Compare the flaws of behavioral targeting to the scattershot approach of TV, newspaper, or magazine ads... As a marketer, I'd take the history-based ads every time.
| 4:33 am on Aug 2, 2007 (gmt 0)|
|Google's plans involve tracking the various words typed in a given search session |
I think the most important thing will be how they determine the length of a session, and what control as an advertiser we will have.
There have been some interesting changes over at AdWords, that few people actually have noticed or talked about [webmasterworld.com].
Depending on what I am selling it could be a great or a terrible thing. As an advertiser, it would be nice to have to opt into this kind of behavioral (search history) matching, or at the least have the option of opting out outside of going strictly phrase or exact. People are complaining that broad match has gone crazy [webmasterworld.com].
| 3:01 pm on Aug 2, 2007 (gmt 0)|
In response to werty, I've had times when ads show up that are not related to the current query at all, but still relate to the prior query I entered 30 seconds before.
Google is definitely testing various things.
| 12:50 am on Aug 3, 2007 (gmt 0)|
This appears to me to be a complete lie. I don't believe this for one second.

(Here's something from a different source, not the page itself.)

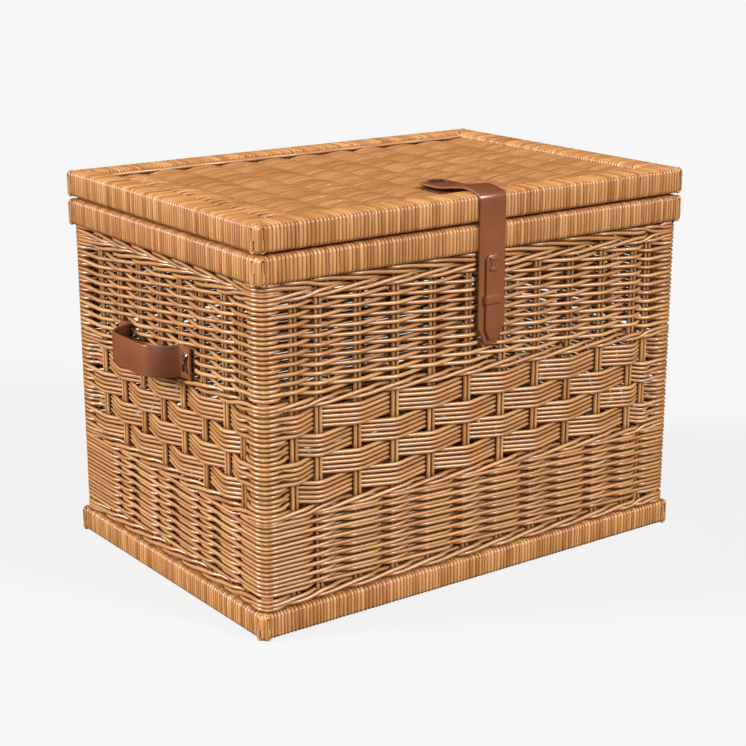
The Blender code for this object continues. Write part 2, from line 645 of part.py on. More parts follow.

| 5:18 am on Aug 6, 2007 (gmt 0)|
|"We believe that task-based information at the time (of a user's search) is the most relevant information to what they are looking at." |
That, of course, implies snooping on what the user is doing. I've seen a patent which suggests looking at what other applications are running to get a hint of what the user is doing. The idea seems to be that if you're searching for "gold", you get different results depending on whether you're running Excel, Photoshop, or Everquest. This is probably not a good idea.